-- START Data segment --

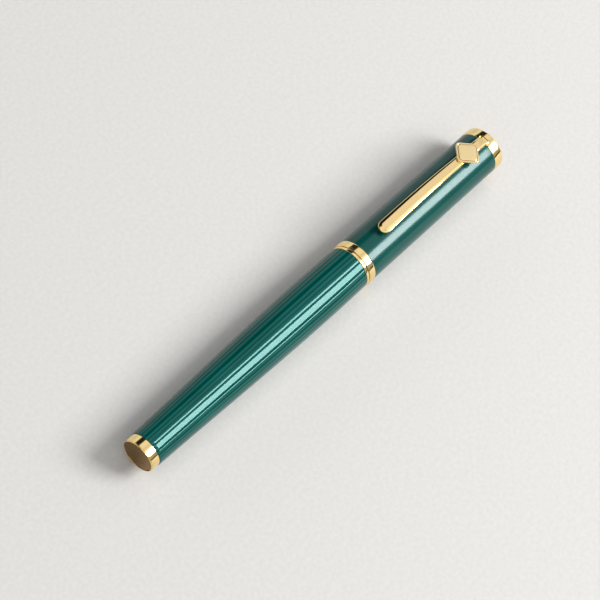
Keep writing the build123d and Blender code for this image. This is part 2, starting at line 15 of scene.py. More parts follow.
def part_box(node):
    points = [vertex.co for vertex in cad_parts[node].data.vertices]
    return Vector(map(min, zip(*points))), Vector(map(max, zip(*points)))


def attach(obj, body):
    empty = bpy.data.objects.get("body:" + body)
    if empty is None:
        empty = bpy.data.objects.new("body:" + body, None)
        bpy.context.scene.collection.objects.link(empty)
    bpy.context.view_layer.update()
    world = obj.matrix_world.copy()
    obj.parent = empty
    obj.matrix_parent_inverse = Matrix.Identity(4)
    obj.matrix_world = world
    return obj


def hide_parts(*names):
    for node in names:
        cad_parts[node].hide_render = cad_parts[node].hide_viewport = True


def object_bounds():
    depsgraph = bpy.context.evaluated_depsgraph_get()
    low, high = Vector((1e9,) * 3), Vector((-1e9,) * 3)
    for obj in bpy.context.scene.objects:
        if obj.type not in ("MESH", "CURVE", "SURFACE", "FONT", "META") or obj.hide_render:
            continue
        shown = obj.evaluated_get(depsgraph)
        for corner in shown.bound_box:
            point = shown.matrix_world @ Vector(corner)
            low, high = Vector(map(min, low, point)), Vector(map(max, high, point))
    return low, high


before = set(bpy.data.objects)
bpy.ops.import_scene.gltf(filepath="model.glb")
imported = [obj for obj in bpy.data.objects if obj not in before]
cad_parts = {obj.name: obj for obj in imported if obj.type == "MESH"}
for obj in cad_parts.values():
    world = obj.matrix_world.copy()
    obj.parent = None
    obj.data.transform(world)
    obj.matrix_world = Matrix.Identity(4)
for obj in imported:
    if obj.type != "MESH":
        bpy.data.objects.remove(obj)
cad_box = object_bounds()

MM = 0.001

# ---- where the CAD pieces are ------------------------------------------------------------------
AXIS_HEIGHT = sum(corner.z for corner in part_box("cap_lip_band")) / 2


def start(node):
    """Where a node starts along the pen, in millimetres."""
    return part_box(node)[0].x / MM


def end(node):
    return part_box(node)[1].x / MM


def radius(node):
    """A round node's outer radius, or half another node's width, in millimetres."""
    low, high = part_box(node)
    return (high.y - low.y) / 2 / MM


def radii_at(node, place, reach=0.02):
    """Smallest and largest radius of a node's own points near a place along the axis."""
    found = []
    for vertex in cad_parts[node].data.vertices:
        if abs(vertex.co.x / MM - place) < reach:
            found.append(sqrt(vertex.co.y**2 + (vertex.co.z - AXIS_HEIGHT) ** 2) / MM)
    return min(found), max(found)


# ---- camera ------------------------------------------------------------------------------------
LENS = 144.0
DISTANCE = 626.0
AIM_FROM_TAIL = 66.3  # the point on the axis that the view is measured from
AIM_RIGHT = 3.4  # how far right of the picture's middle that point lies
AXIS_TOWARDS_CAMERA = radians(28.3)  # how far the barrel's end leans to the camera
AXIS_IN_PICTURE = radians(41.63)  # the pen's slope in the picture
CLIP_ROLL = radians(13.3)  # the clip's turn from the view, about the pen's axis

ALONG = Vector((1, 0, 0))
FACING = Vector((0, -sin(CLIP_ROLL), cos(CLIP_ROLL)))


def link(thing):
    bpy.context.scene.collection.objects.link(thing)
    return thing


def add_camera():
    back = FACING * cos(AXIS_TOWARDS_CAMERA) - ALONG * sin(AXIS_TOWARDS_CAMERA)
    slope = (ALONG - back * ALONG.dot(back)).normalized()
    across = back.cross(slope)
    right = slope * cos(AXIS_IN_PICTURE) - across * sin(AXIS_IN_PICTURE)
    up = back.cross(right)
    aim = Vector((cad_box[0][0] + AIM_FROM_TAIL * MM, 0, AXIS_HEIGHT))
    data = bpy.data.cameras.new("camera")
    data.lens = LENS
    data.sensor_width = 36.0
    data.clip_start = 0.01
    camera = link(bpy.data.objects.new("camera", data))
    turn = Matrix((right, up, back)).transposed().to_4x4()
    place = aim + (back * DISTANCE - right * AIM_RIGHT) * MM
    camera.matrix_world = Matrix.Translation(place) @ turn
    bpy.context.scene.camera = camera


# ---- light and floor ---------------------------------------------------------------------------
LAMP_DISTANCE = 1.5  # metres, as is the floor's size
FLOOR_SIZE = 4.0
WORLD_LEVELS = [(-180, 0.50), (-104, 0.35), (-90, 0.35), (-87, 0.05), (-83, 0.05), (-80, 0.36),
                (-62, 0.50), (-51, 1.30), (-26, 1.30), (-10, 0.75), (4, 0.95), (26, 0.95),
                (31, 0.02), (57, 0.02), (62, 0.95), (90, 0.70), (180, 0.50)]
# Each world level has its angle round the pen first, in degrees from overhead.
FLOOR_COLOURS = (0.49, 0.48, 0.465), (0.53, 0.52, 0.505)


def reflected(lean):
    """Where the camera's ray goes from the pen's side, lean radians round from the view."""
    facing = Matrix.Rotation(lean * 2, 3, "X") @ FACING
    return facing * cos(AXIS_TOWARDS_CAMERA) + ALONG * sin(AXIS_TOWARDS_CAMERA)


def add_softbox(name, lean, wide, long, strength):
    """A softbox seen in the pen's side that is turned lean degrees from the view. Half of it spans
    wide degrees round the pen and long degrees along it."""
    towards = reflected(radians(lean))
    data = bpy.data.lights.new(name, "AREA")
    data.shape = "RECTANGLE"
    data.size = 2 * LAMP_DISTANCE * tan(radians(long))
    data.size_y = 2 * LAMP_DISTANCE * tan(radians(wide))
    data.energy = strength * pi * data.size * data.size_y
    lamp = link(bpy.data.objects.new(name, data))
    side = towards.cross(ALONG).normalized()
    first = side.cross(towards).normalized()
    turn = Matrix((first, side, first.cross(side))).transposed()
    if (turn @ Vector((0, 0, 1))).dot(towards) < 0:
        turn = Matrix((first, -side, first.cross(-side))).transposed()
    lamp.matrix_world = Matrix.Translation(towards * LAMP_DISTANCE) @ turn.to_4x4()


def add_world():
    """Soft light from all round, with a dark card on one side and a dark line at the horizon."""
    world = bpy.data.worlds.new("studio")
    bpy.context.scene.world = world
    world.use_nodes = True
    tree = world.node_tree
    direction = tree.nodes.new("ShaderNodeTexCoord")
    split = tree.nodes.new("ShaderNodeSeparateXYZ")
    turn = tree.nodes.new("ShaderNodeMath")
    turn.operation = "ARCTAN2"
    scaled = tree.nodes.new("ShaderNodeMapRange")
    scaled.inputs["From Min"].default_value = -pi
    scaled.inputs["From Max"].default_value = pi
    ramp = tree.nodes.new("ShaderNodeValToRGB")
    tree.links.new(direction.outputs["Generated"], split.inputs[0])
    tree.links.new(split.outputs["Y"], turn.inputs[0])
    tree.links.new(split.outputs["Z"], turn.inputs[1])
    tree.links.new(turn.outputs[0], scaled.inputs["Value"])
    tree.links.new(scaled.outputs["Result"], ramp.inputs["Fac"])
    tree.links.new(ramp.outputs["Color"], tree.nodes["Background"].inputs["Color"])
    elements = ramp.color_ramp.elements
    while len(elements) > 1:
        elements.remove(elements[0])
    for index, (degrees_round, level) in enumerate(WORLD_LEVELS):
        place = (degrees_round + 180) / 360
        element = elements[0] if index == 0 else elements.new(place)
        element.position = place
        element.color = (level, level, level, 1)


def add_floor():
    maker = bmesh.new()
    bmesh.ops.create_grid(maker, x_segments=1, y_segments=1, size=FLOOR_SIZE)
    data = bpy.data.meshes.new("floor")
    maker.to_mesh(data)
    maker.free()
    floor = link(bpy.data.objects.new("floor", data))
    paint, tree, shader = material("floor_paint")
    grain = noise(tree, 900.0, 3.0)
    colour = blend_colours(tree, grain, *FLOOR_COLOURS)
    tree.links.new(colour, shader.inputs["Base Color"])
    shader.inputs["Roughness"].default_value = 0.7
    data.materials.append(paint)


# ---- materials ---------------------------------------------------------------------------------
FLUTES = 32
FLUTE_START = radians(4.15)  # the turn from overhead at which one of the valleys lies
# painted shade: the barrel's green is darkened in the flutes' valleys
FLUTE_SHADE = (0.4, 0.45, 0.45)  # what the lacquer's colour is multiplied by in the valleys
FINE_RELIEF = 0.0000004  # metres, as are the other reliefs
SATIN_RELIEF = 0.000001
PLASTIC_RELIEF = 0.000002
TURNED_RELIEF = 0.000004
RUBBER_RELIEF = 0.000006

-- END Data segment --

Starting at the line that contains "in imported if", repeat each line exactly, and stop after the line that contains "return (high.y - low.y) / 2 / MM".

cad_parts = {obj.name: obj for obj in imported if obj.type == "MESH"}
for obj in cad_parts.values():
    world = obj.matrix_world.copy()
    obj.parent = None
    obj.data.transform(world)
    obj.matrix_world = Matrix.Identity(4)
for obj in imported:
    if obj.type != "MESH":
        bpy.data.objects.remove(obj)
cad_box = object_bounds()

MM = 0.001

# ---- where the CAD pieces are ------------------------------------------------------------------
AXIS_HEIGHT = sum(corner.z for corner in part_box("cap_lip_band")) / 2


def start(node):
    """Where a node starts along the pen, in millimetres."""
    return part_box(node)[0].x / MM


def end(node):
    return part_box(node)[1].x / MM


def radius(node):
    """A round node's outer radius, or half another node's width, in millimetres."""
    low, high = part_box(node)
    return (high.y - low.y) / 2 / MM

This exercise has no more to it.